Task — Write out each entry again. Keep every word exactly as it is.

(Records that describe objects)
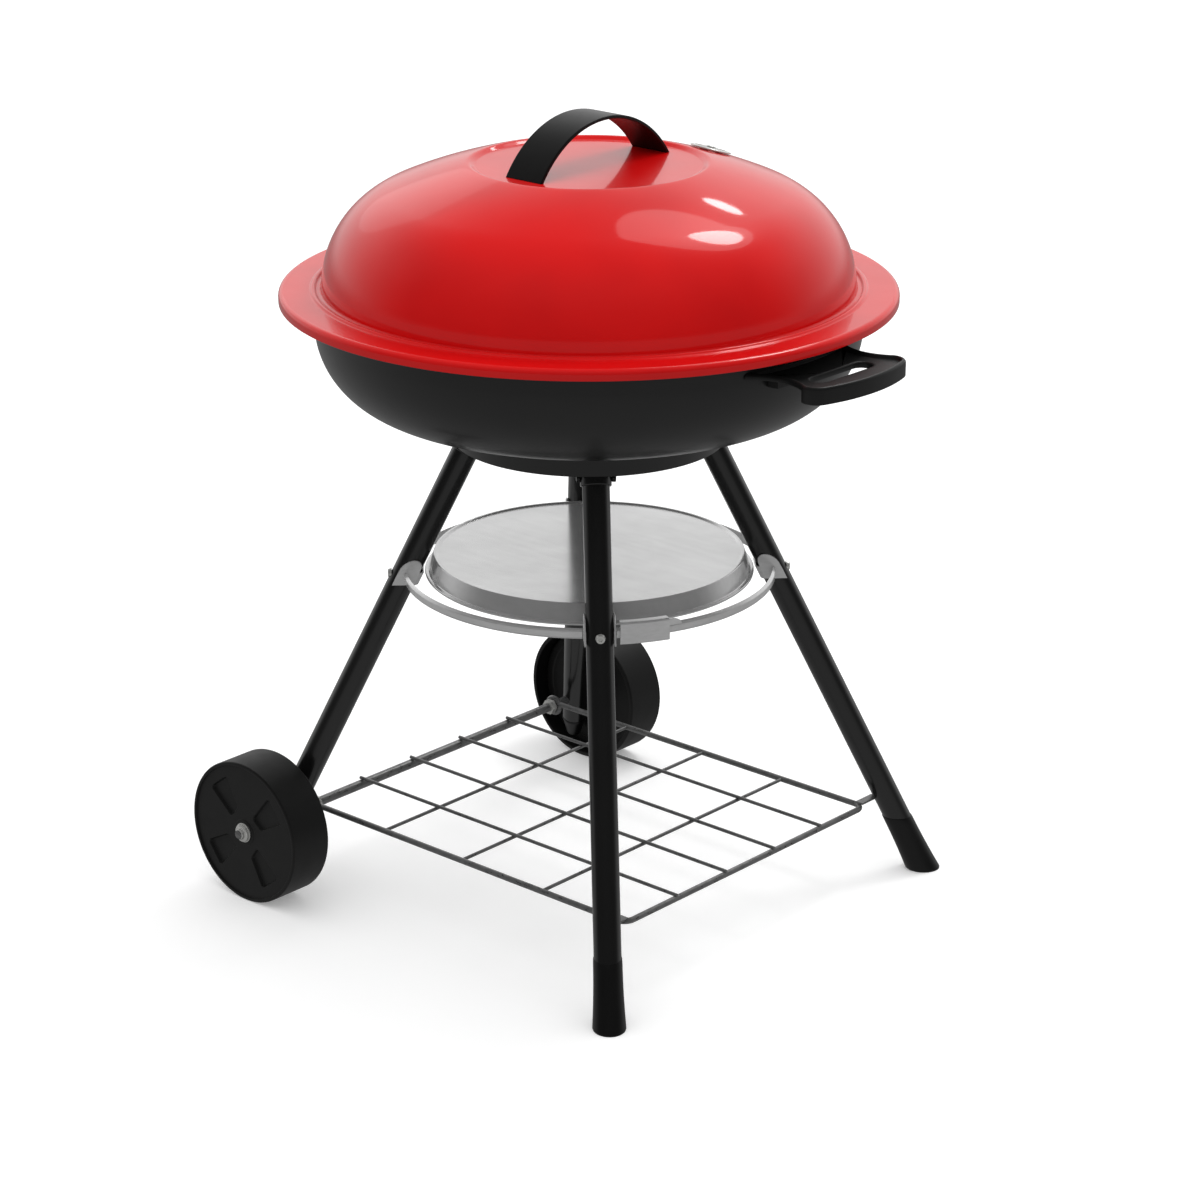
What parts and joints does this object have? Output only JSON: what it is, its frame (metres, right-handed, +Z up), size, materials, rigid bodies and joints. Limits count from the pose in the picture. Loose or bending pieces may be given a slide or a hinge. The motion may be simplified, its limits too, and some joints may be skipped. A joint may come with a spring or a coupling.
{
  "type": "kettle charcoal grill",
  "caption": "Round kettle charcoal grill with a domed lid, grates, ash tray on a hoop, and splayed tube legs, two on wheels, joined by a wire rack.",
  "frame": {"origin": "on the floor, on the axis of the bowl", "axes": "+Z up; +X from the wheel side to the side with the plain feet; +Y along the axle"},
  "size_m": [0.58, 0.5, 0.662],
  "materials": {
    "lid_enamel": "gloss porcelain enamel",
    "bowl_enamel": "gloss porcelain enamel",
    "leg_enamel": "gloss paint on tube",
    "black_plastic": "satin moulded",
    "wheel_plastic": "satin moulded",
    "tray_steel": "bright rolled sheet",
    "bright_steel": "bright rolled strip",
    "wire_steel": "chromed wire",
    "zinc_fastener": "zinc plated"
  },
  "bodies": {
    "frame": {"bowl": "bowl_enamel", "leg_ring": "bowl_enamel", "leg_foot_near": "leg_enamel", "leg_foot_far": "leg_enamel", "leg_wheel_near": "leg_enamel", "leg_wheel_far": "leg_enamel", "socket_foot_near": "bowl_enamel", "socket_foot_far": "bowl_enamel", "socket_wheel_near": "bowl_enamel", "socket_wheel_far": "bowl_enamel", "clip_foot_near": "bright_steel", "clip_foot_far": "bright_steel", "clip_wheel_near": "bright_steel", "clip_wheel_far": "bright_steel", "cap_foot_near": "black_plastic", "cap_foot_far": "black_plastic", "plug_wheel_near": "black_plastic", "plug_wheel_far": "black_plastic", "socket_bolts": "zinc_fastener", "clip_screws": "zinc_fastener", "axle": "wire_steel", "axle_washers": "zinc_fastener", "axle_cap_nuts": "zinc_fastener", "axle_nuts": "zinc_fastener", "rack_rail": "wire_steel", "rack_wires": "wire_steel", "rack_brackets": "wire_steel", "hoop_foot_side": "bright_steel", "hoop_far_side": "bright_steel", "hoop_wheel_side": "bright_steel", "hoop_near_side": "bright_steel", "hoop_joiner": "bright_steel", "bowl_handle_foot_side": "black_plastic", "bowl_handle_wheel_side": "black_plastic", "handle_screws": "zinc_fastener", "grate_brackets": "bowl_enamel", "damper_rivet": "zinc_fastener"},
    "lid": {"lid_shell": "lid_enamel", "lid_handle": "black_plastic", "handle_push_nuts": "zinc_fastener", "lid_damper_rivet": "zinc_fastener"},
    "lid_damper": {"lid_damper": "bright_steel"},
    "bowl_damper": {"bowl_damper": "bright_steel"},
    "cooking_grate": {"cooking_grate_hoop": "wire_steel", "cooking_grate_bars": "wire_steel"},
    "charcoal_grate": {"charcoal_grate_hoop": "wire_steel", "charcoal_grate_bars": "wire_steel"},
    "ash_tray": {"ash_tray": "tray_steel"},
    "wheel_near": {"wheel_near": "wheel_plastic", "wheel_back_near": "wheel_plastic"},
    "wheel_far": {"wheel_far": "wheel_plastic", "wheel_back_far": "wheel_plastic"}
  },
  "joints": [
    {"name": "lid_lift", "type": "slide", "parent": "frame", "child": "lid", "axis": [0, 0, 1], "range_m": [0, 0.2]},
    {"name": "lid_damper_turn", "type": "hinge", "parent": "lid", "child": "lid_damper", "pos_m": [0.03054, 0.11398, 0.61782], "axis": [0.0738, 0.2754, 0.9585], "range_deg": [0, 45]},
    {"name": "bowl_damper_turn", "type": "hinge", "parent": "frame", "child": "bowl_damper", "pos_m": [0, 0, 0.398], "axis": [0, 0, 1], "range_deg": [0, 45]},
    {"name": "cooking_grate_lift", "type": "slide", "parent": "frame", "child": "cooking_grate", "axis": [0, 0, 1], "range_m": [0, 0.03]},
    {"name": "charcoal_grate_lift", "type": "slide", "parent": "frame", "child": "charcoal_grate", "axis": [0, 0, 1], "range_m": [0, 0.05]},
    {"name": "ash_tray_lift", "type": "slide", "parent": "frame", "child": "ash_tray", "axis": [0, 0, 1], "range_m": [0, 0.004]},
    {"name": "wheel_near_spin", "type": "hinge", "parent": "frame", "child": "wheel_near", "pos_m": [-0.18234, -0.21, 0.062], "axis": [0, 1, 0], "continuous": true},
    {"name": "wheel_far_spin", "type": "hinge", "parent": "frame", "child": "wheel_far", "pos_m": [-0.18234, 0.21, 0.062], "axis": [0, 1, 0], "continuous": true}
  ]
}
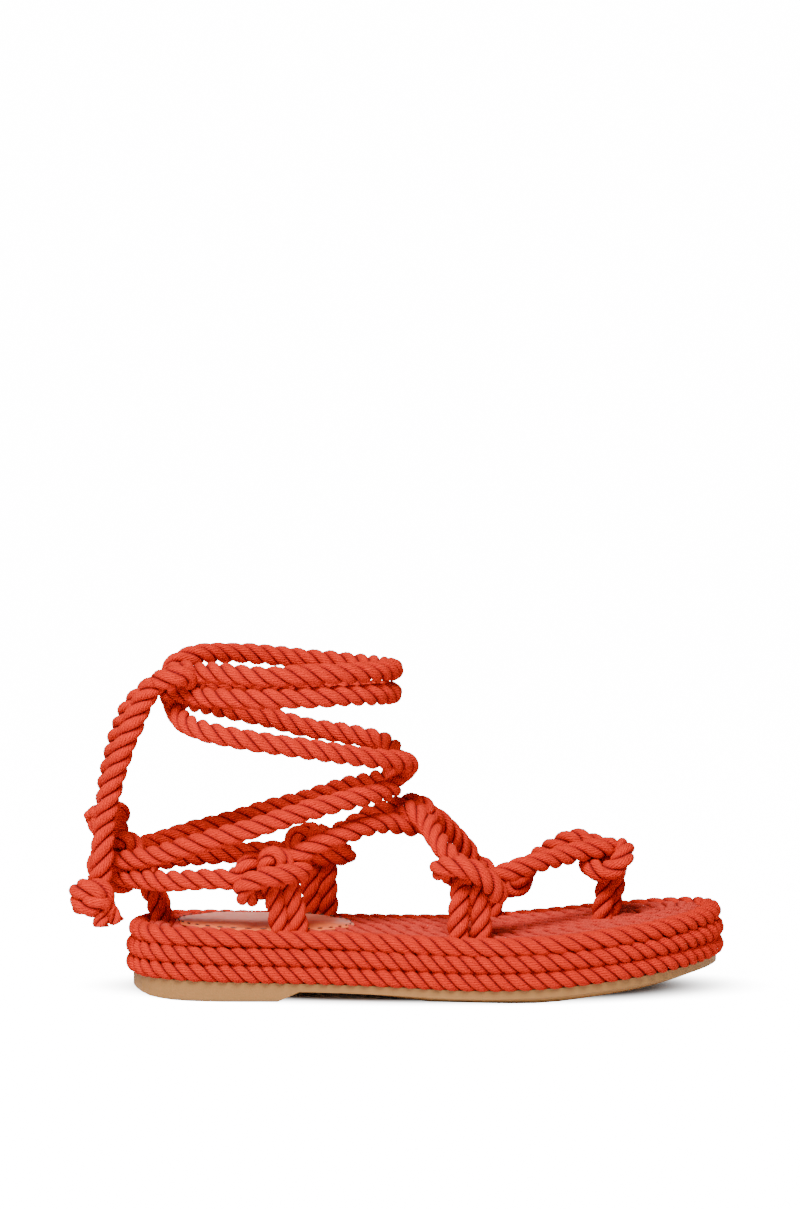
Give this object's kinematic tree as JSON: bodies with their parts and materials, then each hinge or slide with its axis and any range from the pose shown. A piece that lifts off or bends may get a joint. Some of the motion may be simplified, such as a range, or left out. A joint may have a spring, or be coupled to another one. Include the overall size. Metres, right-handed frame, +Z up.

Result —
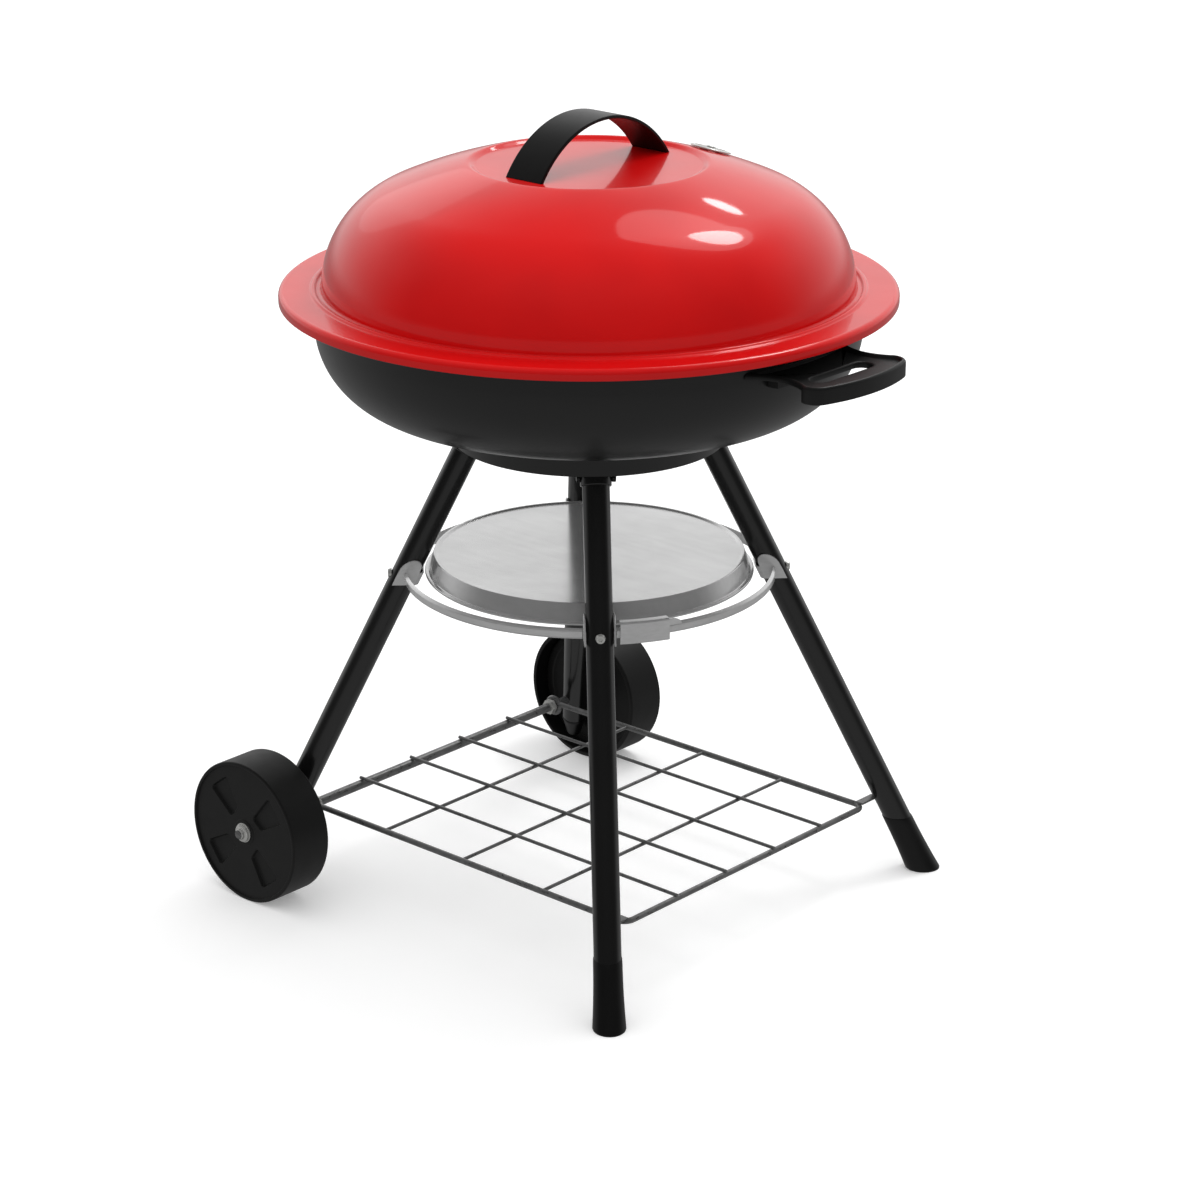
What parts and joints does this object have? Output only JSON: what it is, its frame (metres, right-handed, +Z up), size, materials, rigid bodies and joints. Limits count from the pose in the picture. Loose or bending pieces may be given a slide or a hinge. The motion may be simplified, its limits too, and some joints may be skipped. A joint may come with a spring or a coupling.
{
  "type": "kettle charcoal grill",
  "caption": "Round kettle charcoal grill with a domed lid, grates, ash tray on a hoop, and splayed tube legs, two on wheels, joined by a wire rack.",
  "frame": {"origin": "on the floor, on the axis of the bowl", "axes": "+Z up; +X from the wheel side to the side with the plain feet; +Y along the axle"},
  "size_m": [0.58, 0.5, 0.662],
  "materials": {
    "lid_enamel": "gloss porcelain enamel",
    "bowl_enamel": "gloss porcelain enamel",
    "leg_enamel": "gloss paint on tube",
    "black_plastic": "satin moulded",
    "wheel_plastic": "satin moulded",
    "tray_steel": "bright rolled sheet",
    "bright_steel": "bright rolled strip",
    "wire_steel": "chromed wire",
    "zinc_fastener": "zinc plated"
  },
  "bodies": {
    "frame": {"bowl": "bowl_enamel", "leg_ring": "bowl_enamel", "leg_foot_near": "leg_enamel", "leg_foot_far": "leg_enamel", "leg_wheel_near": "leg_enamel", "leg_wheel_far": "leg_enamel", "socket_foot_near": "bowl_enamel", "socket_foot_far": "bowl_enamel", "socket_wheel_near": "bowl_enamel", "socket_wheel_far": "bowl_enamel", "clip_foot_near": "bright_steel", "clip_foot_far": "bright_steel", "clip_wheel_near": "bright_steel", "clip_wheel_far": "bright_steel", "cap_foot_near": "black_plastic", "cap_foot_far": "black_plastic", "plug_wheel_near": "black_plastic", "plug_wheel_far": "black_plastic", "socket_bolts": "zinc_fastener", "clip_screws": "zinc_fastener", "axle": "wire_steel", "axle_washers": "zinc_fastener", "axle_cap_nuts": "zinc_fastener", "axle_nuts": "zinc_fastener", "rack_rail": "wire_steel", "rack_wires": "wire_steel", "rack_brackets": "wire_steel", "hoop_foot_side": "bright_steel", "hoop_far_side": "bright_steel", "hoop_wheel_side": "bright_steel", "hoop_near_side": "bright_steel", "hoop_joiner": "bright_steel", "bowl_handle_foot_side": "black_plastic", "bowl_handle_wheel_side": "black_plastic", "handle_screws": "zinc_fastener", "grate_brackets": "bowl_enamel", "damper_rivet": "zinc_fastener"},
    "lid": {"lid_shell": "lid_enamel", "lid_handle": "black_plastic", "handle_push_nuts": "zinc_fastener", "lid_damper_rivet": "zinc_fastener"},
    "lid_damper": {"lid_damper": "bright_steel"},
    "bowl_damper": {"bowl_damper": "bright_steel"},
    "cooking_grate": {"cooking_grate_hoop": "wire_steel", "cooking_grate_bars": "wire_steel"},
    "charcoal_grate": {"charcoal_grate_hoop": "wire_steel", "charcoal_grate_bars": "wire_steel"},
    "ash_tray": {"ash_tray": "tray_steel"},
    "wheel_near": {"wheel_near": "wheel_plastic", "wheel_back_near": "wheel_plastic"},
    "wheel_far": {"wheel_far": "wheel_plastic", "wheel_back_far": "wheel_plastic"}
  },
  "joints": [
    {"name": "lid_lift", "type": "slide", "parent": "frame", "child": "lid", "axis": [0, 0, 1], "range_m": [0, 0.2]},
    {"name": "lid_damper_turn", "type": "hinge", "parent": "lid", "child": "lid_damper", "pos_m": [0.03054, 0.11398, 0.61782], "axis": [0.0738, 0.2754, 0.9585], "range_deg": [0, 45]},
    {"name": "bowl_damper_turn", "type": "hinge", "parent": "frame", "child": "bowl_damper", "pos_m": [0, 0, 0.398], "axis": [0, 0, 1], "range_deg": [0, 45]},
    {"name": "cooking_grate_lift", "type": "slide", "parent": "frame", "child": "cooking_grate", "axis": [0, 0, 1], "range_m": [0, 0.03]},
    {"name": "charcoal_grate_lift", "type": "slide", "parent": "frame", "child": "charcoal_grate", "axis": [0, 0, 1], "range_m": [0, 0.05]},
    {"name": "ash_tray_lift", "type": "slide", "parent": "frame", "child": "ash_tray", "axis": [0, 0, 1], "range_m": [0, 0.004]},
    {"name": "wheel_near_spin", "type": "hinge", "parent": "frame", "child": "wheel_near", "pos_m": [-0.18234, -0.21, 0.062], "axis": [0, 1, 0], "continuous": true},
    {"name": "wheel_far_spin", "type": "hinge", "parent": "frame", "child": "wheel_far", "pos_m": [-0.18234, 0.21, 0.062], "axis": [0, 1, 0], "continuous": true}
  ]
}
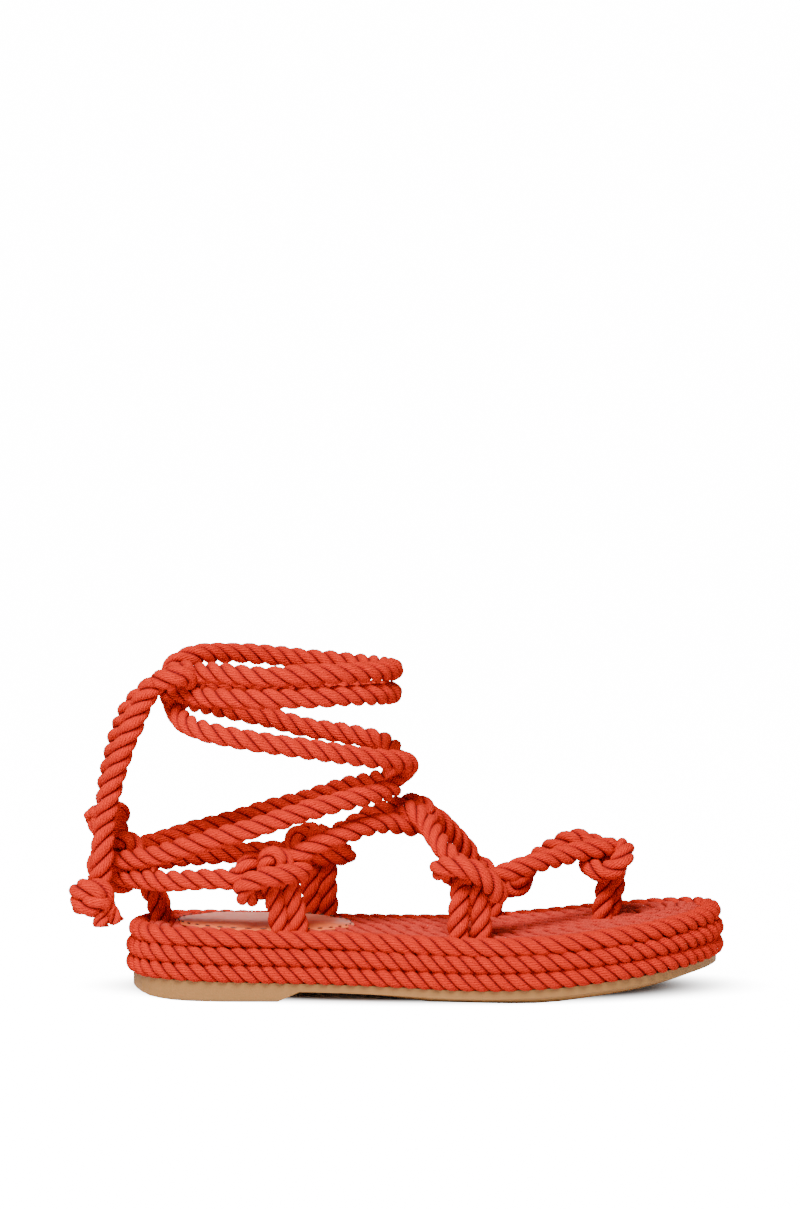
Give this object's kinematic tree as JSON: bodies with their parts and materials, then each hinge or slide with its axis and any range from the pose shown. A piece that lifts off or bends may get a joint. Some of the motion may be simplified, such as a range, or left out. A joint may have a spring, or be coupled to another one. Include the overall size. Metres, right-handed frame, +Z up.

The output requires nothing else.